Ce petit manque d'originalité n'empêche pas A TALE OF TWO SISTERS d'être une vraie réussite. La prestation des acteurs est impeccable, en particulier Yeom Jeong-A, vue également dans LA SIXIEME VICTIME, fascinante en belle mère empruntée et cruelle. Kim Jee-Woon avait déjà réalisé de manière virtuose un dérivé de RING avec le moyen métrage MEMORIES, qui ouvrait le projet 3, HISTOIRES DE L'AU-DELA. Il nous livre ici une mise en scène très rigoureuse qui sert directement le récit. Le point de rupture entre Eun-Joon et les deux soeurs est l'occasion d'un plan séquence vertigineux. Tout s'enchaîne parfaitement et le montage entretient une tension constante. L'intérêt provoqué par A TALE OF TWO SISTERS repose en grande partie sur une révélation, ce qui n'empêche pas le film de résister au re-visionnage : difficile de ne pas être bluffé par la mécanique mise en place par Kim Jee-Woon.
A TALE OF TWO SISTERS bénéficie d'une édition Zone 3 coréenne limitée sous forme d'un digipack double DVD, présenté dans un fourreau. On a droit à un petit cadeau : une carte numérotée avec un morceau de pellicule et un petit mot du réalisateur. Tout cela est bien joli mais comme d'habitude avec les éditions coréennes, aucun supplément n'est sous titré ce qui nous empêche d'en parler honnêtement plus en détail si ce n'est de dresser une liste exhaustive de ces bonus (voir plus loin) ! Dommage, car certains suppléments semblent très intéressants, comme cette interview où un psychiatre donne son avis sur le film. A noter qu'une édition hong-kongaise simple DVD existe également chez Panorama Entertainment.

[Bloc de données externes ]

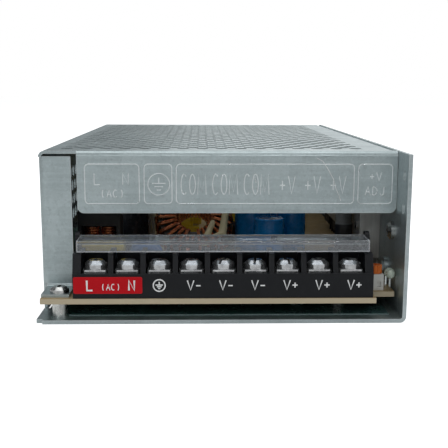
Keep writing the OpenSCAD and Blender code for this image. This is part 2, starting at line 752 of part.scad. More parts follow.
module transformer_core() color("#3b3d40") {
    centre_leg = 8.5;
    translate([trafo[0], trafo[1], board_top + core_z]) {
        difference() {
            translate([-core_w/2, -trafo_l/2, 0]) cube([core_w, trafo_l, core_h]);
            translate([-core_w/2 + leg_side, -trafo_l/2 + end_plate, -1])
                cube([core_w - 2*leg_side, trafo_l - 2*end_plate, core_h + 2]);
        }
        translate([-centre_leg/2, -trafo_l/2 + end_plate - eps, core_h/2 - centre_leg/2])
            cube([centre_leg, trafo_l - 2*end_plate + 2*eps, centre_leg]);
    }
}

module transformer_winding() color("#e0bb2a") {
    hole = 8.5 + 2*slack;
    translate([trafo[0], trafo[1], board_top + core_z + core_h/2]) rotate([90, 0, 0])
        translate([0, 0, -coil_l/2 + 1.2]) linear_extrude(coil_l - 2.4)
            difference() {
                rounded_rect(coil_w, coil_h, 3);
                square(hole, center = true);
            }
}

module transformer_bobbin() color("#1c1d1f") {
    hole = 8.5 + 2*slack;
    z_mid = board_top + core_z + core_h/2;
    for (s = [-1, 1]) translate([trafo[0], trafo[1] + s*(coil_l/2 - 0.6), z_mid]) rotate([90, 0, 0])
        translate([0, 0, -0.6]) linear_extrude(1.2 - fit) difference() {
            square([coil_w, coil_h + 1.5], center = true);
            square(hole, center = true);
        }
    rail_h = core_z - slack;
    for (s = [-1, 1]) translate([trafo[0], trafo[1] + s*(trafo_l/2 - 3.5), board_top]) {
        translate([-core_w/2, -3, 0]) cube([core_w, 6, rail_h]);
    }
}

module transformer_tape() color("#e6c332") {
    tape = 0.4;
    band = core_h - 3.5;
    translate([trafo[0], trafo[1], board_top + core_z + 1.8]) linear_extrude(band) difference() {
        square([core_w + 2*tape, trafo_l + 2*tape], center = true);
        square([core_w + 2*fit, trafo_l + 2*fit], center = true);
    }
}

driver_at = [-14, front_y + 128];
module driver_transformer() color("#d8b42c") {
    translate([driver_at[0], driver_at[1], board_top]) {
        linear_extrude(12) rounded_rect(9, 13, 1.5);
        translate([-8, -2.5, 3]) cube([16, 5, 11]);
        translate([-7, -7, 0]) cube([14, 14, 2.4]);
    }
}

// ---------- output side ----------

// Centre of the wire around the core's section, as [out from the mean radius, along the axis]
wire_r = wire_d/2;
half_r = (ring_od - ring_id)/4 + slack + wire_r;
half_z = ring_t/2 + slack + wire_r;
path_r = 1.3;
corners = [[1, 1], [-1, 1], [-1, -1], [1, -1]];
steps = 12;
function section_point(k) =
    let (c = floor(k/3) % 4, a = 90*c + 45*(k % 3))
    [corners[c][0]*(half_r - path_r) + path_r*cos(a), corners[c][1]*(half_z - path_r) + path_r*sin(a)];
ring_mid = (ring_od + ring_id)/4;
wound_angle = 342;
function wire_point(n) =
    let (p = section_point(n % steps), a = wound_angle*n/(steps*ring_turns) - 90 + (360 - wound_angle)/2)
    [(ring_mid + p[0])*cos(a), (ring_mid + p[0])*sin(a), p[1]];
function core_point(n) =
    let (a = wound_angle*n/(steps*ring_turns) - 90 + (360 - wound_angle)/2) [ring_mid*cos(a), ring_mid*sin(a), 0];
function unit(v) = v/norm(v);

// Tube of six sides along the wound path
module wound_wire() {
    sides = 6;
    last = steps*ring_turns;
    points = [for (n = [0:last])
        let (p = wire_point(n),
             t = unit(wire_point(min(n + 1, last)) - wire_point(max(n - 1, 0))),
             out = p - core_point(n),
             u = unit(out - (out*t)*t),
             v = cross(t, u))
        for (s = [0:sides - 1]) p + wire_r*(cos(360*s/sides)*u + sin(360*s/sides)*v)];
    sides_of_tube = [for (n = [0:last - 1], s = [0:sides - 1])
        let (a = n*sides + s, b = n*sides + (s + 1) % sides) [a, b, b + sides, a + sides]];
    caps = [[for (s = [sides - 1:-1:0]) s], [for (s = [0:sides - 1]) last*sides + s]];
    polyhedron(points, concat(sides_of_tube, caps), convexity = 20);
}

ring_out_r = ring_od/2 + slack + wire_d;
ring_out_z = ring_t/2 + slack + wire_d;
ring_at = [-8.6, front_y + 52, board_top + 0.15 + ring_out_r*cos(ring_lean) + ring_out_z*sin(ring_lean)];
module at_ring() translate(ring_at) rotate([90 - ring_lean, 0, 0]) children();

module output_choke_core() color("#5d6a3a") {
    at_ring() rotate_extrude() translate([ring_id/2, -ring_t/2]) square([(ring_od - ring_id)/2, ring_t]);
}

module output_choke_winding() color("#b8653b") at_ring() wound_wire();

module choke_glue() color("#ded3ae") {
    z = ring_out_z + 1.6;
    at_ring() {
        hull() {
            translate([3.5, -12.2, z - 0.2]) sphere(r = 1.2, $fn = 16);
            translate([9.5, -9.4, z]) sphere(r = 1.4, $fn = 16);
        }
        hull() {
            translate([9.5, -9.4, z]) sphere(r = 1.4, $fn = 16);
            translate([11.2, 2, z]) sphere(r = 1.1, $fn = 16);
        }
        hull() {
            translate([3.5, -12.2, z - 0.2]) sphere(r = 1.2, $fn = 16);
            translate([6.4, -4.5, z]) sphere(r = 0.9, $fn = 16);
        }
    }
}

out_caps = [[16.6, 38, 10, 18.6], [11.9, 50.6, 12.6, 25], [25.2, 51.5, 10, 20], [22.5, 63.6, 10, 20]];
module output_capacitors() color("#1f6fb8") {
    for (c = out_caps) translate([c[0], front_y + c[1], board_top]) can(c[2], c[3]);
}

small_caps = [[35, 133, 6.3, 11], [30, 150, 5, 11], [6, 140, 8, 11.5]];
module small_capacitors() color("#22507f") {
    for (c = small_caps) translate([c[0], front_y + c[1], board_top]) can(c[2], c[3]);
}

module control_chip() color("#202122") {
    translate([8, front_y + 155, board_top]) {
        difference() {
            translate([-10, -3.2, 0.8]) cube([20, 6.4, 3.4]);
            translate([-10, 0, 3.4]) cylinder(r = 1, h = 2);
        }
        for (i = [-3.5:1:3.5], s = [-1, 1])
            translate([i*2.54 - 0.4, s*3.8 - 0.3, 0]) {
                cube([0.8, 0.6, 2.6]);
                translate([0, s > 0 ? -1 : 0, 2.2]) cube([0.8, 1.6, 0.4]);
            }
    }
}

resistor_rows = [for (k = [0:5]) [-26 + 5*k, 172]];
module resistors() color("#caa56a") {
    body_r = 1.3;
    for (p = resistor_rows) translate([p[0], front_y + p[1], board_top + 0.1 + body_r]) rotate([-90, 0, 0]) {
        cylinder(r = body_r, h = 7);
        for (z = [0, 5.4]) translate([0, 0, z]) cylinder(r = body_r + 0.1, h = 1.6);
        translate([0, 0, -2]) cylinder(r = 0.35, h = 11);
        for (z = [-2, 8.3]) translate([-0.35, 0, z]) cube([0.7, body_r + 0.1, 0.7]);
    }
}

// ---------- power devices on the right wall ----------

pad_t = 0.4;
device_w = 15.6;
device_h = 20;
device_z = board_top + 4;
device_x = wall_in_x - pad_t - device_t;        // inner face of the devices
device_y = [for (y = [54, 78, 102, 126]) front_y + y];
lead_gap = 5.4;
device_lead_x = device_x + device_t/2;
pad_y0 = front_y + 39.5;
pad_y1 = front_y + 142;
bar_z0 = board_top + 9;
bar_h = 13;
bar_x = device_x - bar_t;

module insulating_pad() color("#b9bdb9") {
    difference() {
        translate([wall_in_x - pad_t, pad_y0, board_top + 2]) cube([pad_t, pad_y1 - pad_y0, 25]);
        for (y = clamp_screw_y) translate([wall_in_x - 3, y, clamp_screw_z]) rotate([0, 90, 0])
            cylinder(r = m3_r + 0.2, h = 6);
    }
}

module power_devices() color("#26272a") {
    for (y = device_y) {
        translate([device_x, y - device_w/2, device_z]) difference() {
            cube([device_t, device_w, device_h]);
            translate([-1, device_w/2, device_h - 5.5]) rotate([0, 90, 0]) cylinder(r = 1.8, h = device_t + 2);
            translate([-eps, -eps, -eps]) rotate([0, 0, 45]) translate([-1, -1, 0]) cube([2, 2, device_h + 1]);
            translate([-eps, device_w + eps, -eps]) rotate([0, 0, 45]) translate([-1, -1, 0]) cube([2, 2, device_h + 1]);
        }
        for (k = [-1:1]) translate([device_lead_x - 0.3, y + k*lead_gap - 0.6, board_z - 1]) cube([0.6, 1.2, 6.4]);
    }
}

module clamp_bar() color("#c4c8c7") {
    tab_h = 21;
    difference() {
        union() {
            translate([bar_x, pad_y0 - 0.6, bar_z0]) cube([bar_t, pad_y1 - pad_y0 - 2, bar_h]);
            translate([bar_x, pad_y0 - 0.6 - bar_t + eps, board_top + 5])
                cube([wall_in_x - cover_gap - bar_x, bar_t, tab_h]);
        }
        for (y = clamp_screw_y) translate([bar_x - 1, y, clamp_screw_z]) rotate([0, 90, 0])
            cylinder(r = m3_r + fit, h = bar_t + 2);
    }
}

module clamp_screws() color("#d4d7d6") {
    reach = right_x - bar_x + 0.6;
    for (y = clamp_screw_y) translate([right_x, y, clamp_screw_z]) rotate([0, 90, 0]) flat_screw(reach);
}

// ---------- voltage selector behind the left wall ----------

selector_depth = 7.5;
selector_l = 17;
selector_h = 8.6;
slot_w = 5;
slot_l = 10.4;
slider_l = 5.2;
selector_travel = slot_l - slider_l - 0.2;
selector_x = cover_left_in_x + 0.2;

module selector_body() color("#1c1c1d") {
    difference() {
        translate([selector_x, selector_y - selector_l/2, selector_z - selector_h/2])
            cube([selector_depth, selector_l, selector_h]);
        translate([selector_x - 1, selector_y - slot_l/2, selector_z - slot_w/2]) cube([4.2, slot_l, slot_w]);
    }
    for (y = [-5, 0, 5]) translate([selector_x + 4.5, selector_y + y - 0.5, board_top])
        cube([0.8, 1, selector_z - selector_h/2 - board_top + eps]);
}

module selector_slider() color("#b3262b") {
    y0 = selector_y - slot_l/2 + slack;
    difference() {
        translate([selector_x + 0.3, y0, selector_z - slot_w/2 + slack]) cube([2.7, slider_l, slot_w - 2*slack]);
        translate([selector_x, y0 + slider_l/2 - 0.6, selector_z - slot_w]) cube([1.3, 1.2, 2*slot_w]);
    }
}

chassis();
mesh_cover();
insulating_film();
circuit_board();
spacers();
board_screws();
case_screws();
terminal_block();
terminal_plates();
marker_strip();
terminal_cover();
trimmer_body();
trimmer_knob();
indicator_lamp();
mains_fuse();
inrush_thermistor();
mains_capacitor();
disc_capacitors();
filter_choke_core();
filter_choke_windings();
bridge_rectifier();
bulk_capacitors();
transformer_core();
transformer_winding();
transformer_bobbin();
transformer_tape();
driver_transformer();
output_choke_core();
output_choke_winding();
choke_glue();
output_capacitors();
small_capacitors();
control_chip();
resistors();
power_devices();
insulating_pad();
clamp_bar();
clamp_screws();
selector_body();
selector_slider();
for (i = [1:terminals]) {
    clamp_washer(i - 1);
    terminal_screw(i - 1);
}
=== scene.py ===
"""Looks of the mesh case switching power supply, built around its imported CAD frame."""
import math

import bpy
from mathutils import Matrix, Vector


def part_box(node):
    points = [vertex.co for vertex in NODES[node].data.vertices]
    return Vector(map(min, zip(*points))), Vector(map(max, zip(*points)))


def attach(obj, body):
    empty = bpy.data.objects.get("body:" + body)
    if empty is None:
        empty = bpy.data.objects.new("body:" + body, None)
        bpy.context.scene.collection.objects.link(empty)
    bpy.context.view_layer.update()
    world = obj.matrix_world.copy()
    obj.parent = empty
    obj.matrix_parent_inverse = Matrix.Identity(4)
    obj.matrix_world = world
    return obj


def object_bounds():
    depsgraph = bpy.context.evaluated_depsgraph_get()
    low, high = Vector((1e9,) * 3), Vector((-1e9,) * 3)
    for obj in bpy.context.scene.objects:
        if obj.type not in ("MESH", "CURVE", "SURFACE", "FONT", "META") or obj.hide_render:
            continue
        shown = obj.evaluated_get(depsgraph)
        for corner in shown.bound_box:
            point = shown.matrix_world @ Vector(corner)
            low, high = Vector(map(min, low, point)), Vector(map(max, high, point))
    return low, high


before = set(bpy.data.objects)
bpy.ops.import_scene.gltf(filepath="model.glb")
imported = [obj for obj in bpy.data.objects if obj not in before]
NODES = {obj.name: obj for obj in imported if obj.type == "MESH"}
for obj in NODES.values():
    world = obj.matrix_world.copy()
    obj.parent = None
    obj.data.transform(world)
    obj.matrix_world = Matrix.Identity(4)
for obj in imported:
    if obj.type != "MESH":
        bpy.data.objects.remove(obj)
cad_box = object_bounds()
ROOT = "case"


# ---------- camera ----------

CAMERA_AT = (-0.006044, -0.355048, 0.069208)
PITCH, YAW, ROLL = 11.583, -1.702, 0.190
FOCAL_PX, CENTRE_PX, FRAME_PX = 888.57, (227.33, 267.88), 448
camera_data = bpy.data.cameras.new("camera")
camera = bpy.data.objects.new("camera", camera_data)
bpy.context.scene.collection.objects.link(camera)
camera_data.sensor_width = 36
camera_data.lens = FOCAL_PX / FRAME_PX * 36
camera_data.shift_x = (FRAME_PX / 2 - CENTRE_PX[0]) / FRAME_PX
camera_data.shift_y = (CENTRE_PX[1] - FRAME_PX / 2) / FRAME_PX
camera_data.clip_start = 0.01
camera.matrix_world = (
    Matrix.Translation(CAMERA_AT)
    @ Matrix.Rotation(math.radians(YAW), 4, "Z")
    @ Matrix.Rotation(math.radians(90 - PITCH), 4, "X")
    @ Matrix.Rotation(math.radians(ROLL), 4, "Z")
)
bpy.context.scene.camera = camera
bpy.context.scene.view_settings.view_transform = "Standard"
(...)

L'image est splendide sur les scènes en extérieur, mais présente quelque défauts sur les scènes d'intérieur : les arrière-plans laissent trop souvent apparaître de petits artefacts de compression. Deux pistes sont proposées : Dolby Digital EX et DTS ES. La piste DTS a plus de définition mais le mixage des deux pistes est identique.
Exploration du traumatisme résultant de la mort de la mère, A TALE OF TWO SISTERS est un vrai drame teinté d'épouvante et doublé d'un exercice de style impressionnant.